Andamos inmersos en la negatividad de las cosas. Todo lo que ocurre es malo. O al menos casi todo lo que nos trasladan los medios de comunicación y las redes sociales. Guerra en Ucrania. Huelga de transportistas. Desabastecimiento en los mercados. Subida desorbitadas de los precios de la energía. Pérdidas millonarias de las empresas. Despidos. Abandono del pueblo saharaui a su suerte por parte de España (y de Estados Unidos, de Alemania, de Francia...) Los cuatro jinetes del apocalipsis parecen estar a la vuelta de la esquina: la guerra, la peste, el hambre y la muerte. Y, si embargo, la vida en las calles sigue su curso en medio de la más absoluta aparente normalidad.

En España parecen existir tres "realidades" separadas y dispares: la que se observa en las calles, centros comerciales, bares y cafeterías. En esa realidad, digamos que "real", las terrazas de los bares y restaurantes surten bebidas y comidas que los clientes consumen como si para ellos no hubiese un mañana. Las cajas registradoras de los supermercados no dejan de escupir tiques de ventas y por las puertas salen carros repletos de todo tipo de productos. Los coches que circulan por las calles son cada vez más nuevos, más grandes y más potentes. Las ventanas de las viviendas siguen iluminadas, señal de que alguien paga a las compañías eléctricas los astronómicos recibos.

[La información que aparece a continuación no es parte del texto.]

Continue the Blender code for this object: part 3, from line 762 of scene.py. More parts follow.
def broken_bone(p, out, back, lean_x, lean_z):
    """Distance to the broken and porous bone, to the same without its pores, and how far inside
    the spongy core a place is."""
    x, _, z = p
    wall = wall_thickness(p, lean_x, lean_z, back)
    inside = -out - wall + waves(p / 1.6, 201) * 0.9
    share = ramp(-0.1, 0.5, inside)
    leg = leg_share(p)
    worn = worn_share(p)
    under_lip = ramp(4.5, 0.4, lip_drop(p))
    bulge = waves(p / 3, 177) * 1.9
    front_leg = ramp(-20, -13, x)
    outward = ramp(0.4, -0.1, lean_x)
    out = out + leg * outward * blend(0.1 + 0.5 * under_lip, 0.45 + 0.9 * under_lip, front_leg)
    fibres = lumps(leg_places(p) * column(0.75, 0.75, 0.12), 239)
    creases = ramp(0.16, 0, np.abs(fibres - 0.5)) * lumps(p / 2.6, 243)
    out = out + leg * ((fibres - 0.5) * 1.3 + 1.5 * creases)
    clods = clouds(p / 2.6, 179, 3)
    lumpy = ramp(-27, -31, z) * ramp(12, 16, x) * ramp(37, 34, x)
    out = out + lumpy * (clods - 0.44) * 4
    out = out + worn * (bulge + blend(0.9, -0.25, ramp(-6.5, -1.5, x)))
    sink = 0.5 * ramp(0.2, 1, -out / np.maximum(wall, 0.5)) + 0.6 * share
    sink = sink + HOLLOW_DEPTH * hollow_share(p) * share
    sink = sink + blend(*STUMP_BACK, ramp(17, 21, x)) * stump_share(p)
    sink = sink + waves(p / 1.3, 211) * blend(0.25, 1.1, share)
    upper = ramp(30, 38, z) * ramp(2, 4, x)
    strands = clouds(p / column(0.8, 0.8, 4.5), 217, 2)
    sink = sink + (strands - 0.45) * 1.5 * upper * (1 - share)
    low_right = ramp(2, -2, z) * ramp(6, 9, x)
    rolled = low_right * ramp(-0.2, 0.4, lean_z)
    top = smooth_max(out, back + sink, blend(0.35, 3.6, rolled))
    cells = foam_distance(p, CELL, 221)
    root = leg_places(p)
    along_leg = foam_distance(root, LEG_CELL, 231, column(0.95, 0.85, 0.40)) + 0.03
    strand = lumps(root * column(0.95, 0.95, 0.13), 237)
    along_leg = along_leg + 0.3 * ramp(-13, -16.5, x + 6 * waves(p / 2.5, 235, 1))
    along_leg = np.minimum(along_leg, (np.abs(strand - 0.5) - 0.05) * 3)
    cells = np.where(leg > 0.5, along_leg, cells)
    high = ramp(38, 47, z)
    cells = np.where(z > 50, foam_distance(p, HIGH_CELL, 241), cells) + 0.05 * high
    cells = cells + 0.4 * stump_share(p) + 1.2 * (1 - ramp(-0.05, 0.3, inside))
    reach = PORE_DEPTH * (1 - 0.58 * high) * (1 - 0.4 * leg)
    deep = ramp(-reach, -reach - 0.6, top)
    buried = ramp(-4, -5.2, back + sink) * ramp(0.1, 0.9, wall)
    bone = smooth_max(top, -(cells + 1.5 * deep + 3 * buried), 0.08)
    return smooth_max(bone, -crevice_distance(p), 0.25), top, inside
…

Luego está la otra "realidad", la que muestran los informativos de televisión, radio y diarios. Aquí empieza a cundir la inquietud. No es que el mundo vaya a acabarse de un momento a otro, pero casi. Ya sé que la "normalidad" no es noticia, que al público le atraer más el enfrentamiento que el acuerdo, la tensión que la calma, lo malo que lo bueno. Pero todo debería tener un límite. O un contrapeso. Algo que alivie el aire enrarecido que se respira en los telediarios, en los que el progreso de la humanidad parece haberse detenido de forma abrupta. Aunque sólo sea por consideración a muchas personas a las que esta segunda "realidad" tiene angustiadas, inquietas, asustadas.

Y por último está la tercera "realidad", la que asoma en las redes sociales. A esta le llaman ahora "realidad virtual", pero millones de personas están convencidas de que no hay realidad más real que esa. Si la segunda realidad, la de los telediarios, es inquietante, la tercera es terrorífica. El mundo se acaba y, por supuesto, por culpa del gobierno socialista-comunista-terrorista que está hundiendo el país en la miseria y en el caos. Asomarse a esta tercera "realidad" lleva al observador a adoptar dos posibles actitudes: la ira o la depresión. La ira es lo que predomina en este momento, aunque la depresión puede ser el paso siguiente si prosperan las ideas que los cuatro jinetes del apocalipsis tratan de fraguar a través de las redes.

De esas tres "realidades", me quedo con la primera. Porque es la que ven mis propios ojos y porque, de las otras dos, a los dueños de los medios de comunicación les guían sus intereses. Por eso me creo la mitad de las cosas que publican los medios. De la tercera "realidad", la que corre por las redes sociales, no me creo ni la mitad de la mitad porque, además de responder a intereses, sé que esconden mala fe. Los medios manipulan, sí, pero las redes intoxican de forma burda y envenenan el ánimo de millones de personas.

Sea cual sea la realidad a la que nos acojamos, lo cierto es que estamos necesitando algo que nos reconcilie con el ser humano. Algo positivo sobre la vida en la tierra. ¿A qué nos agarramos en estos tiempos de tribulación? A la capacidad del ser humano, como el ave fénix, de resurgir de sus cenizas. La historia está llena de ejemplos de cómo después de la tormenta llega la calma, de cómo muchos grandes avances de la humanidad han surgido de terribles convulsiones. Las crisis son reversibles hasta convertirse en grandes oportunidades. El ejemplo más cercano es la rapidez para dar con las vacunas contra la covid. Para ello lo que necesitamos es menos catastrofismo y poner en funcionamiento la brújula de las soluciones. Más ingenio y menos mal genio. Más propuestas y menos odio.